Review of Images of Organizations by Gareth Morgan
From eoswiki.co.uk
Higher Education Review, 22, (1990), p82-85.
Images of Organization, by Gareth Morgan, Sage,. £39.95 (paperback £14.95)
I have only once seen an academic audience spontaneously rise to its feet and applaud an academic speaker. The speaker was Gareth Morgan and the speech he gave was a potted version of this book's 383 pages. It appears that it was not only this audience which showed such enthusiasm: I know of no similar book which went into its third printing within a year of publication.

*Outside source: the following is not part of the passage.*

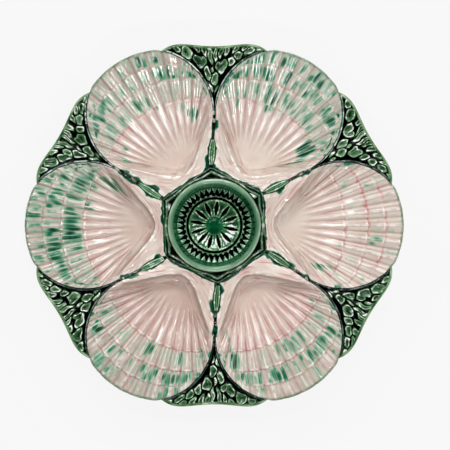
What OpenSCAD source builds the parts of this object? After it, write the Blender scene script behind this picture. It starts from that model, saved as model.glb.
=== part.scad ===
// Oyster plate: six ribbed scallop wells round a toothed sauce cup in a hexagonal collar,
// with a spray of seaweed filling each gap at the rim and a slim leaf between the wells.
// Millimetres. The foot ring stands on z = 0 and the middle of the plate is on the z axis.
// The first scallop points along +X and the others follow every 60 degrees, anticlockwise.

/* [Scallops] */
// Radius of the circle that a scallop's edge follows; the six circles just touch
shell_r = 41.6; // [38:0.2:46]
// How far the outer edge of a scallop is flattened inside that circle
rim_flat = 2.3; // [0.4:0.1:4]
// Radius of that flatter outer edge
lobe_r = 57.2; // [50:0.2:66]
// Number of ribs fanned across a scallop
ribs = 15; // [11:2:19]
// Height of a rib from valley to crest
rib_h = 1.1; // [0.4:0.1:1.8]
// Drop at each growth line
step_h = 0.9; // [0.2:0.1:1.4]
// Thickness of the moulded clay
wall = 5; // [4:0.1:6]

/* [Heights] */
// Top of the rim at the middle of a scallop
rim_h = 30; // [27:0.5:36]
// Edge of a scallop where it meets the root of a spray
side_h = 24; // [22:0.5:26]
// Flat ledge round the collar
ledge_h = 20; // [18:0.5:21.5]
// Top of the sauce cup's bead
cup_h = 24.6; // [23.5:0.1:28]
// Height of the foot ring
foot_h = 6; // [4.5:0.1:7]

/* [Wells] */
// Width of the ledge between the collar and a well
ledge_w = 5.9; // [4:0.1:8]
// Roundness of the bend in the well's inner lip
lip_round = 9.5; // [7:0.1:12]
// From the inner lip to the deepest point of a well
pit_back = 8; // [6:0.1:10]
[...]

Morgan did some research in the North East of England. When he had finished, he realised that the data were compatible with a number of different theories. He didn't think that was the way things ought to be. He'd been taught that observations should discriminate between theories. He set about formalising those theories in an attempt to identify points of difference which would make it possible to make observations which would discriminate between them. He couldn't find any. In a further attempt to do so, he convened a meeting of the main proponents of the theories. The result took him by surprise. The speakers simply listened politely to each other, and then said @Yes, that's interesting, it's a different way of looking at things from my way of looking at them; but I still find my way of looking at them more useful.
He first convinces us that organisations are machines, dis-closing in passing that the machine image was invented by Frederick the Great, who so linked clockwork toys that he set about modelling his army on their workings. Obviously organisation work best when they have a clear structure, well defined relationships between the parts, when people know what they should be doing, and when there are adequate controls mechanisms.

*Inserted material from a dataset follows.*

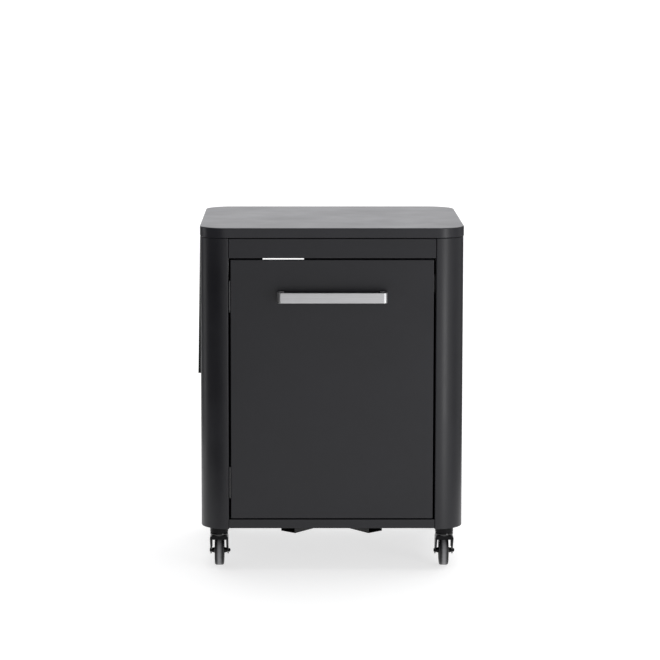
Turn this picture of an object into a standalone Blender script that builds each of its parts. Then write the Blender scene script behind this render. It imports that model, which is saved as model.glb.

But really! How could we be taken in by this? Organisations have lives of their own and changes which occur in one part affect the others. Clearly they are organisms! They have needs. They evolve. They have niches in the environment. Some prosper in one environment and others in another. Survival is a process of continuous adaptation to a changing environment rather than a benefit which follows from having a clear structure to perform defined functions.

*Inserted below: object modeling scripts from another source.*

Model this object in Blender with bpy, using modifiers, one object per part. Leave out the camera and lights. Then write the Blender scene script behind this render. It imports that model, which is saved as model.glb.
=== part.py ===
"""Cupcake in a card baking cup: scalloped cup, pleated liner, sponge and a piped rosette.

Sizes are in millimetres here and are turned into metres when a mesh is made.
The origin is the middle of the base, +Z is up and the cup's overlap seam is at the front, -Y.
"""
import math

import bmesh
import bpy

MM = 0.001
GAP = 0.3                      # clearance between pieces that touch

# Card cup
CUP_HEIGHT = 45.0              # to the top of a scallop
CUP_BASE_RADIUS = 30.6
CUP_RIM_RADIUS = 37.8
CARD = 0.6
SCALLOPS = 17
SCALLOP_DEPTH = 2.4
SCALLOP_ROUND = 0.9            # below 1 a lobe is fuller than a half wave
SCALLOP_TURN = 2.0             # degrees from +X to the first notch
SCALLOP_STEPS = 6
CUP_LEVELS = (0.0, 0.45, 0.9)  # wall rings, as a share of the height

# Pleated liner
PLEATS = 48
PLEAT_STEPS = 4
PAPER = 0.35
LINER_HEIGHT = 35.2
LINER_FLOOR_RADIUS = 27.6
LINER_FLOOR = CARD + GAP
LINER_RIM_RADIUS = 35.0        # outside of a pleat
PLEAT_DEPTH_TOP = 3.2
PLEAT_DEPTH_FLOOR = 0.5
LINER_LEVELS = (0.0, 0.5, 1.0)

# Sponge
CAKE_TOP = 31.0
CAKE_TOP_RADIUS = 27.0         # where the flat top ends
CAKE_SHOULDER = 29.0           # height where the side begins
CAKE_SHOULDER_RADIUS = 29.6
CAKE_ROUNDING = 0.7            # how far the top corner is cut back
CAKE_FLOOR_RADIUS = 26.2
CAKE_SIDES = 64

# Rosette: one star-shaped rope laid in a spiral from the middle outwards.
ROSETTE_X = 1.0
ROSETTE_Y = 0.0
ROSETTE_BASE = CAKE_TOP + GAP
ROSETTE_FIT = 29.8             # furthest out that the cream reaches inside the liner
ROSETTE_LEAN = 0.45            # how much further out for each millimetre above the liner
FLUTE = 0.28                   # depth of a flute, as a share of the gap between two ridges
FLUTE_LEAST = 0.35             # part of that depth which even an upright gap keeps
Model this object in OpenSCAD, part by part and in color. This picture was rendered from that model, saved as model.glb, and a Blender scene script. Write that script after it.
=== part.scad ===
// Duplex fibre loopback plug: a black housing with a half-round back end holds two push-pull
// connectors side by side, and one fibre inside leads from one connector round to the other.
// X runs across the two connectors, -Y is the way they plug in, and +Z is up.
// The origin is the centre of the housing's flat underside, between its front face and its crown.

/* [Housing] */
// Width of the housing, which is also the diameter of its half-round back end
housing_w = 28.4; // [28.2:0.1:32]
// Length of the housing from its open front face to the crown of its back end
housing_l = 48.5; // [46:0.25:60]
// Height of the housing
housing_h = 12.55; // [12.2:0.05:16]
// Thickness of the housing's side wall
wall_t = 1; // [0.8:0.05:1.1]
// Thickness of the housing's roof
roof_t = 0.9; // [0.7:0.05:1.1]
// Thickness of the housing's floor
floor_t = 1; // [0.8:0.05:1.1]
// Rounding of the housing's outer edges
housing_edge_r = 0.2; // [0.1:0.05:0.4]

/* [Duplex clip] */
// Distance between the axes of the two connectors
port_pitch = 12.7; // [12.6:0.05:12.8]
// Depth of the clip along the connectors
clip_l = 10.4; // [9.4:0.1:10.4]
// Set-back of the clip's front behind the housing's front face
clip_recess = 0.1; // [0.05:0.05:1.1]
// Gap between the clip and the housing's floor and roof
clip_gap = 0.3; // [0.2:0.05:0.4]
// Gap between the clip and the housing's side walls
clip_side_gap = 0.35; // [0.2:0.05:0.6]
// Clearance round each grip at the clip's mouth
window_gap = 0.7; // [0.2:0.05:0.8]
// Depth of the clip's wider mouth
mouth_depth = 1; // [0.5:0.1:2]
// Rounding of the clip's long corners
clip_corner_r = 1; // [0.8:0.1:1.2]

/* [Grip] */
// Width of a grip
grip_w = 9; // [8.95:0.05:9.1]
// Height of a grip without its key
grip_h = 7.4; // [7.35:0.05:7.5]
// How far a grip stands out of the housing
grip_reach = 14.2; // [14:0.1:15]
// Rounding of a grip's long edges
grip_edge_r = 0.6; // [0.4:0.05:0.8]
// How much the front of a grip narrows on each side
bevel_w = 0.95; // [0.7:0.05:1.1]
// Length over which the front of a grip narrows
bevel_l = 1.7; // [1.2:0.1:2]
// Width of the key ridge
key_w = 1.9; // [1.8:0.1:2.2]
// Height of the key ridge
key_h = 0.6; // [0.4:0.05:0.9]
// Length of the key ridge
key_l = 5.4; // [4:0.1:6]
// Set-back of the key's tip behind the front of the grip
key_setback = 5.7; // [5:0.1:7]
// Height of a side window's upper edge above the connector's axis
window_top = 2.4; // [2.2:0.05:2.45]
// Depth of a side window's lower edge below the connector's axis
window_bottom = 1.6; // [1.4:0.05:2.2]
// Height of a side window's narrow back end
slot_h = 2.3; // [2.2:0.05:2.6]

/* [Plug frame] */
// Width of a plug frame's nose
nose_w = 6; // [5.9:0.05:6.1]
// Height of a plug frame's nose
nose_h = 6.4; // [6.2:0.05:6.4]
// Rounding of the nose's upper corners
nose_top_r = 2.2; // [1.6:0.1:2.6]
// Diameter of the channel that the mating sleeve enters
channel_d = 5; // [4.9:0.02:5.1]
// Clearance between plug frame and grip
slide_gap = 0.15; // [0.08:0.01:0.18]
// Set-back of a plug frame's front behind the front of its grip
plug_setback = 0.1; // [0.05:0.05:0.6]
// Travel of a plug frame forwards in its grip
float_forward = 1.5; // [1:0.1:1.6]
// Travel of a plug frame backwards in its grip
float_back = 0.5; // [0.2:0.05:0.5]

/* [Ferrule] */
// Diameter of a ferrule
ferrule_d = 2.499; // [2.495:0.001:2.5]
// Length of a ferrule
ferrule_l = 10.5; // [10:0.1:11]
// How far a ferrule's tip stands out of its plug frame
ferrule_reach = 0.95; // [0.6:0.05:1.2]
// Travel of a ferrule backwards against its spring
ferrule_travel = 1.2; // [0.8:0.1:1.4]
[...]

No! organisations are brains. They learn. They can think. It is not necessary to have specific targets, goals, etc. All that is necessary is that those concerned understand the business they are in . They can then work out what to do for themselves. The parts have numerous cross-connections: What fools we were to think in terms of hierarchical structures. Every individual can, in a sense know everything known to the whole.
Nuts! They are political systems. They are not unitary. They have warring factions, the members of which build coalitions. They are designed for simultaneous collaboration and competition. Departments have autonomous power and defend it. The parts are only loosely coupled. Those who advocate employee rights are not introducing political issues; they are arguing for a different approach to a situation which is already political. The 'team' metaphor is an attempt to impose a particular definition in order to define reality in a way which advantages one group over another. When there is talk of rational and efficient organisation, one has to ask 'Rational and efficient for whom?'
Ah, at last we understand. Don't believe it Organisations defend us from our unconscious fears: their aim is to avoid their own disintegration, disorder and death. They are a means of enabling us to avoid too acute an awareness of the fragility of our hold on life and of the temporary nature of our own existence. They provide a mechanism whereby we can prolong our existence and our own impact on the world. That is why we defend them so steadfastly.
Actually, its even more 'psychological' than that. The 'environment' in which organisations operate is primarily a projection of their own organisation onto the world. An 'internal' change changes the world. The truth is that 'the environment' is part of the organisation. Organisations are not open systems with numerous interdependencies with their environments. The 'environment' is in the organisation. Whoops, our understanding of causality is up for grabs. A does not cause B etc. Rather everything causes everything else. To influence things, what one needs to do is to plot the positive and negative feedback loops and identify those which will amplify the effects of one's own actions. But ... these feedback loops embody the seeds of their own destruction.
Ah! Ah! Despite the feeling of climax and exhaustion, one is dragged relentlessly onward and downward. Organisations are instruments of domination and exploitation. Nowadays, most of us now work for bureaucracies. Our position in those bureaucracies has not only absolved us from responsibility for torturing and maiming in ways which we would never entertain - and which would not be tolerated - at home or in the community, it has also enabled us to rape the environment, the poor and the third world without remorse. As Michels and Weber and the IMF - encircle and dominate the globe and all that lies therein.
Having created an acute sense of anxiety, dependence, and dread, Morgan, like all good orators, offers a route to salvation: awareness of our own organisational metaphors - and the ability to switch those metaphors - will enable us to escape our allotted fate.
Morgan writes powerfully. We are led to accept each image in turn. But that is not all. In each case we are led to understand the key exponents of the metaphor meant as we never did before. At last we can use our Weber, our Marx and our Bergson. At last we can see those TNCs as they really are. At last we have a clear vision of the future which is in store for us. But at last we can analyse the workings of the organisations which entrap us - including our society as an organisation. In this way we can control our destinies and avoid our allotted fate.
Morgan has got to be one of our finest academics. He now teaches in Canada.